RE4 plays a lot different that the games before it, but it didn't throw away puzzles, and it certainly didn't ignore survival, tension or horror. It upped the action, of course, which is the direction the series had been going since the opening of RE2. Specific design choices, like now allowing Leon to move and shoot were made a focal point for the combat to create tension. Like the original RE games, positioning, shooting, and running to a new position before getting attacks is still the foundation of the combat.
Now for the **more on that later** part:
Around the time of REZero and CV, the series was in a bad state.
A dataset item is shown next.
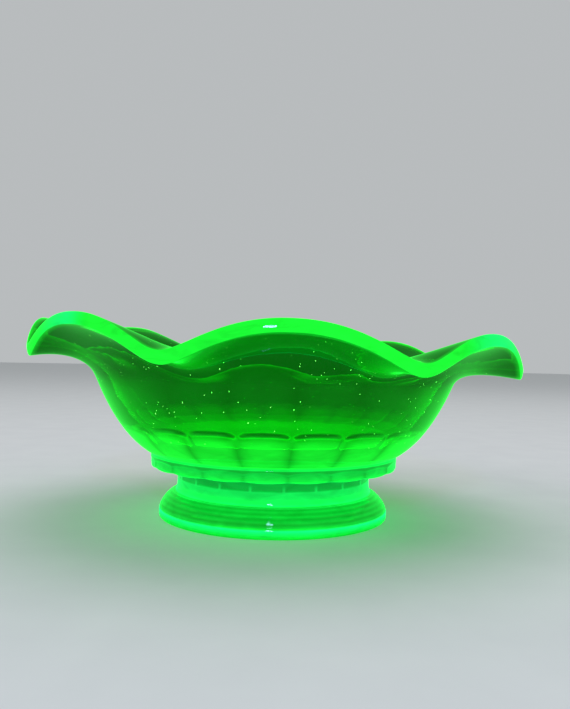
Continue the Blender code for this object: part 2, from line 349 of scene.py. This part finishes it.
def uranium_glass(name, streak_size):
    """Clear green uranium glass: IOR 1.51, fire-polished. It soaks up red and blue light within a
    few millimetres, and glows green under ultraviolet, most where its trapped light gets out. No
    ultraviolet lamp lights the scene: the glow is painted light, emission through the glass's
    volume and a painted map of glow on its surface."""
    material, out = new_material(name)
    tree = material.node_tree
    place = add_node(tree, "ShaderNodeTexCoord")
    # Striae, threads of slightly different glass, drawn out sideways by the press.
    stretch = add_node(
        tree,
        "ShaderNodeMapping",
        {"Vector": place.outputs["Object"], "Scale": (1.0, 1.0, 3.0)},
    )
    striae = add_node(
        tree,
        "ShaderNodeTexNoise",
        {
            "Vector": stretch.outputs[0],
            "Scale": 1 / streak_size,
            "Detail": 3.0,
            "Roughness": 0.55,
            "Distortion": 0.8,
        },
    )
    tint = add_node(
        tree,
        "ShaderNodeMixRGB",
        {
            "Fac": striae.outputs["Fac"],
            "Color1": linear("#78F07A"),
            "Color2": linear("#A0F5A0"),
        },
    )
    # The mould leaves a soft ripple about 6 mm long.
    ripple = add_node(
        tree,
        "ShaderNodeTexNoise",
        {"Vector": place.outputs["Object"], "Scale": 1 / 0.006, "Detail": 1.0},
    )
    bump = add_node(
        tree, "ShaderNodeBump", {"Height": ripple.outputs["Fac"], "Strength": 0.08, "Distance": 0.0004}
    )
    # Painted light: the glow number maps how strongly the surface is painted to shine.
    glow = add_node(tree, "ShaderNodeAttribute", attribute_name="glow")
    # The painted light's colour: from a seed's painted glint, rosy so that it comes out pale through
    # the green glass round it, through neon green to the bluer green of thick glass.
    cool = add_node(tree, "ShaderNodeAttribute", attribute_name="cool")
    hue = add_node(tree, "ShaderNodeValToRGB", {"Fac": cool.outputs["Fac"]})
    ramp = hue.color_ramp.elements
    ramp[0].color, ramp[1].color = linear("#FFC8C8"), linear("#0AFA96")
    ramp.new(0.2).color = linear("#14F534")
    drift = add_node(
        tree,
        "ShaderNodeMapRange",
        {"Value": striae.outputs["Fac"], "From Min": 0.3, "From Max": 0.7, "To Min": 0.8, "To Max": 1.15},
    )
    # Seen along the surface, the light that runs inside the wall comes out as a bright outline; here it
    # is a painted highlight, emission that grows where the surface is seen edge-on.
    grazing = add_node(tree, "ShaderNodeLayerWeight", {"Blend": 0.5})
    width = add_node(tree, "ShaderNodeAttribute", attribute_name="outline")
    outline = add_node(
        tree, "ShaderNodeMath", {0: grazing.outputs["Facing"], 1: width.outputs["Fac"]}, operation="POWER"
    )
    surface = add_node(
        tree, "ShaderNodeMath", {0: glow.outputs["Fac"], 1: drift.outputs[0]}, operation="MULTIPLY"
    )
    strength = add_node(
        tree,
        "ShaderNodeMath",
        {0: outline.outputs[0], 1: 1.4, 2: surface.outputs[0]},
        operation="MULTIPLY_ADD",
    )
    body = add_node(
        tree,
        "ShaderNodeBsdfPrincipled",
        {
            "Base Color": tint.outputs[0],
            "Roughness": 0.015,
            "IOR": 1.51,
            "Specular IOR Level": 0.2,
            "Transmission Weight": 1.0,
            "Emission Color": hue.outputs[0],
            "Emission Strength": strength.outputs[0],
            "Normal": bump.outputs[0],
        },
    )
    soak = add_node(
        tree, "ShaderNodeVolumeAbsorption", {"Color": (0.02, 0.81, 0.15, 1.0), "Density": 600.0}
    )
    # Painted glow through the whole glass, standing in for its fluorescence under ultraviolet.
    lit = add_node(tree, "ShaderNodeEmission", {"Color": linear("#00FF20"), "Strength": 14.0})
    both = add_node(tree, "ShaderNodeAddShader", {0: soak.outputs[0], 1: lit.outputs[0]})
    tree.links.new(body.outputs[0], out.inputs["Surface"])
    tree.links.new(both.outputs[0], out.inputs["Volume"])
    return material


around = np.linspace(0, 2 * np.pi, BOWL_COLUMNS, endpoint=False)
points, glow, cool, outline = bowl_surface(around)
shells = seed_bubbles(SEED_COUNT)
poles = np.stack([shells[:, 0].mean(axis=1), shells[:, -1].mean(axis=1)], axis=1)
shell_points = np.concatenate([shells.reshape(SEED_COUNT, -1, 3), poles], axis=1)
wall_count, shell_count = points[..., 0].size + 2, shell_points.shape[1]
faces = ring_faces(*points.shape[:2])
shell_faces = ring_faces(*shells.shape[1:3])
for seed in range(SEED_COUNT):
    first = wall_count + seed * shell_count
    faces += [[first + corner for corner in face] for face in shell_faces]
bowl = mesh_object(
    "bowl_glass",
    np.concatenate(
        [
            points.reshape(-1, 3),
            [(0, 0, BOWL_BOTTOM), (0, 0, BOWL_BOTTOM + FLOOR_THICKNESS)],
            shell_points.reshape(-1, 3),
        ]
    ),
    faces,
    glow=np.concatenate([glow.ravel(), [0.02, 0.04], np.full(SEED_COUNT * shell_count, SEED_GLINT)]),
    cool=np.concatenate([cool.ravel(), [0.5, 0.5], np.zeros(SEED_COUNT * shell_count)]),
    outline=np.concatenate([outline.ravel(), [4.0, 4.0], np.full(SEED_COUNT * shell_count, 8.0)]),
)
bowl.data.materials.append(uranium_glass("uranium glass, pressed and crimped", 0.014))
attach(bowl, "root")
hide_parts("bowl")

# ---- The merese ----------------------------------------------------------------------------------
# The wafer between the stem and the bowl, pressed in the same mould: its edge carries the panels,
# each closed by an arch, and its lower rim hangs in scallops.
low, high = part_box("merese")
MERESE_ROUNDING = 0.0010
MERESE_PANEL_DEPTH = 0.00035
SCALLOP = 0.0005
TURNED_COLUMNS = 480
TURNED_OUTLINE = 5.0  # as the bowl's outline


def arc(centre, size, start, stop, steps):
    """Points of an ellipse's arc about a centre, angles in degrees from +radius towards +height."""
    a = np.radians(np.linspace(start, stop, steps))
    return np.stack([centre[0] + size[0] * np.cos(a), centre[1] + size[1] * np.sin(a)], axis=-1)


def turned_piece(name, radius, height, glow, cool, streak_size):
    """A closed solid whose (row, angle) radius and height run from under its middle to above it."""
    x, y = radius * np.sin(around), -radius * np.cos(around)
    points = np.stack([x, y, height], axis=-1).reshape(-1, 3)
    ends = [(0, 0, height[0].mean()), (0, 0, height[-1].mean())]
    obj = mesh_object(
        name,
        np.concatenate([points, ends]),
        ring_faces(*radius.shape),
        glow=np.concatenate([glow.ravel(), [glow[0, 0], glow[-1, 0]]]),
        cool=np.concatenate([cool.ravel(), [cool[0, 0], cool[-1, 0]]]),
        outline=np.full(radius.size + 2, TURNED_OUTLINE),
    )
    obj.data.materials.append(uranium_glass("uranium glass, " + name.split("_")[0], streak_size))
    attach(obj, "root")
    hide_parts(name.split("_")[0])
    return obj


around = np.linspace(0, 2 * np.pi, TURNED_COLUMNS, endpoint=False)
out_panel = across_panel(around)
flat = np.linspace(low.z + MERESE_ROUNDING, high.z - MERESE_ROUNDING, 14)[1:-1]
outline = np.concatenate(
    [
        [(0.8 * high.x, low.z)],
        arc((high.x - MERESE_ROUNDING, low.z + MERESE_ROUNDING), [MERESE_ROUNDING] * 2, -90, 0, 8),
        np.stack([np.full(len(flat), high.x), flat], axis=-1),
        arc((high.x - MERESE_ROUNDING, high.z - MERESE_ROUNDING), [MERESE_ROUNDING] * 2, 0, 90, 8),
    ]
)
row_r, row_z = outline[:, :1], outline[:, 1:]
up = (row_z - low.z) / (high.z - low.z)
arch = 0.74 - 0.16 * out_panel**2
in_panel = smooth((arch - up) / 0.12) * smooth(up / 0.12) * (1 - out_panel**12)
at_edge = smooth((row_r / high.x - 0.9) / 0.08)
radius = row_r - MERESE_PANEL_DEPTH * in_panel * at_edge
height = row_z + SCALLOP * out_panel**2 * smooth((0.35 - up) / 0.35) * at_edge
# Painted glow on the edge, with painted bright lines along its top and bottom and along the panels'
# arches.
line = np.exp(-(((up - 0.93) / 0.05) ** 2)) + 0.7 * np.exp(-(((up - 0.04) / 0.05) ** 2))
arch_line = np.exp(-(((up - arch) / 0.05) ** 2))
glow = 0.16 + at_edge * (0.22 + 0.26 * in_panel + 0.7 * line + 0.25 * arch_line)
turned_piece("merese_glass", radius, height, glow, 0.35 + 0 * glow, 0.012)

# ---- The stem ------------------------------------------------------------------------------------
# A short waisted drum. Its lower half is smooth, with a painted bright glow; above, shallow flutes
# rise to the merese, with painted bright lines between them.
low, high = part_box("stem")
STEM_FLARE = 0.0010
FLUTE_DEPTH = 0.0004
up = np.linspace(0, 1, 44)[:, None]
middle_out = 2 * up - 1
flute = smooth((up - 0.50 - 0.05 * out_panel**2) / 0.1) * (1 - out_panel**8) * smooth((1 - up) / 0.08)
radius = high.x - STEM_FLARE * (1 - middle_out**4) - FLUTE_DEPTH * flute
height = low.z + (high.z - low.z) * up + 0 * out_panel
# Painted glow: bright on the smooth lower half, with painted bright lines between the flutes.
cusp = smooth((out_panel - 0.86) / 0.14) * smooth((0.82 - up) / 0.25)
glow = 0.34 + 0.42 * smooth((0.56 - up) / 0.06) + 0.4 * cusp * smooth((up - 0.5) / 0.05)
turned_piece("stem_glass", radius, height, glow, 0.45 + 0 * glow, 0.016)

# ---- The foot ------------------------------------------------------------------------------------
# A disc whose shoulder slopes as a superellipse of exponent 1.5 and is turned in fine ridges. Its
# underside is ground flat round a shallow hollow.
low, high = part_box("foot")
FOOT_EDGE_HEIGHT = 0.0040
FOOT_FULLNESS = 1.5
FOOT_ROUNDING = 0.0010
RIDGES, RIDGE_DEPTH = 6, 0.00013
HOLLOW_RADIUS, HOLLOW_DEPTH = 0.0440, 0.0040
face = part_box("stem")[1].x
turn = np.linspace(0, 1, 90)
rise = np.sin(np.pi / 2 * turn) ** (2 / FOOT_FULLNESS)
reach = np.cos(np.pi / 2 * turn).clip(0) ** (2 / FOOT_FULLNESS)
ridge = np.sin(np.pi * RIDGES * turn) ** 2
shoulder = np.stack(
    [
        face + (high.x - face) * reach - RIDGE_DEPTH * ridge * np.cos(np.pi / 2 * turn),
        FOOT_EDGE_HEIGHT + (high.z - FOOT_EDGE_HEIGHT) * rise - RIDGE_DEPTH * ridge * turn,
    ],
    axis=-1,
)
outline = np.concatenate(
    [
        [(0.5 * HOLLOW_RADIUS, HOLLOW_DEPTH), (0.95 * HOLLOW_RADIUS, 0.8 * HOLLOW_DEPTH)],
        [(HOLLOW_RADIUS, 0.0)],
        arc((high.x - FOOT_ROUNDING, FOOT_ROUNDING), [FOOT_ROUNDING] * 2, -90, 0, 6),
        shoulder,
    ]
)
radius = outline[:, :1] + 0 * around
height = outline[:, 1:] + 0 * around
# Painted light: a glow on the hollow underside, painted shade in the ridges' grooves, and a painted
# bright line round the edge.
glow = np.concatenate([np.full(9, 0.5), 0.34 + 0.16 * (1 - ridge)])[:, None]
glow = glow + 0.8 * np.exp(-(((height - FOOT_EDGE_HEIGHT) / 0.0007) ** 2)) * (radius > 0.97 * high.x)
turned_piece("foot_glass", radius, height, glow, 0.3 + 0.4 * smooth(glow - 0.5), 0.010)

# ---- Light ---------------------------------------------------------------------------------------
# A pale room, two wide soft boxes that the glass doesn't mirror, and a small cool lamp that it does.
world = bpy.data.worlds.new("room")
world.use_nodes = True
tree = world.node_tree
tree.nodes.clear()
# The glass stands in a dim room, so that its own light shows, in front of a pale backdrop.
room = add_node(tree, "ShaderNodeBackground", {"Color": linear("#DCE1E6"), "Strength": 0.10})
backdrop = add_node(tree, "ShaderNodeBackground", {"Color": linear("#DEE2E4"), "Strength": 0.66})
path = add_node(tree, "ShaderNodeLightPath")
matt = add_node(
    tree,
    "ShaderNodeMath",
    {0: path.outputs["Is Camera Ray"], 1: path.outputs["Is Diffuse Ray"]},
    operation="MAXIMUM",
)
mixed = add_node(
    tree, "ShaderNodeMixShader", {0: matt.outputs[0], 1: room.outputs[0], 2: backdrop.outputs[0]}
)
out = add_node(tree, "ShaderNodeOutputWorld", {"Surface": mixed.outputs[0]})
bpy.context.scene.world = world


def soft_box(name, place, size, power, colour="#FFFFFF", reflected=False):
    """A square area light that faces the dish, and whether the glass mirrors it."""
    light = bpy.data.objects.new(name, bpy.data.lights.new(name, "AREA"))
    bpy.context.scene.collection.objects.link(light)
    light.data.size = size
    light.data.energy = power
    light.data.color = linear(colour)[:3]
    light.location = place
    light.visible_glossy = reflected
    aim = np.array([0.0, 0.0, 0.06]) - np.array(place)
    light.rotation_euler = (
        math.acos(-aim[2] / np.linalg.norm(aim)),
        0.0,
        math.atan2(aim[1], aim[0]) - math.pi / 2,
    )


soft_box("overhead", (0.3, 0.2, 1.6), 1.6, 9.0)
soft_box("left", (-1.3, -0.6, 1.1), 0.7, 4.0)
soft_box("lamp", (-0.05, -1.1, 0.65), 0.12, 1.6, "#A0B4FF", True)
bpy.context.scene.view_settings.view_transform = "Standard"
Not just finically, but Capcom employees were requesting being moved out of RE projects because they were bored working on the same formula. I think this lack of passion or fresh ideas is very apparent in CV and Zero. On top of that, Capcom was going to shitcan the series if RE4 wasn't successful. RE4 objectively saved the series from going the way of Silent Hill.
You say that RE7 and RE2R are evidence that Capcom knows RE4 was a mistake, but that's like saying that RE4 is evidence that Capcom thinks RE1 was a mistake. Like how classic RE got stale and needed to change with RE4, the action RE games got stale (and quite terrible with RE6), and RE7 was an opportunity to freshen up the series again. That's just was series have to do to stay alive when they are going on this long, and I'm quite grateful that there is pretty much an RE game for any type of game. RE8 seems to be another big shift for the series, but I'm ready for it!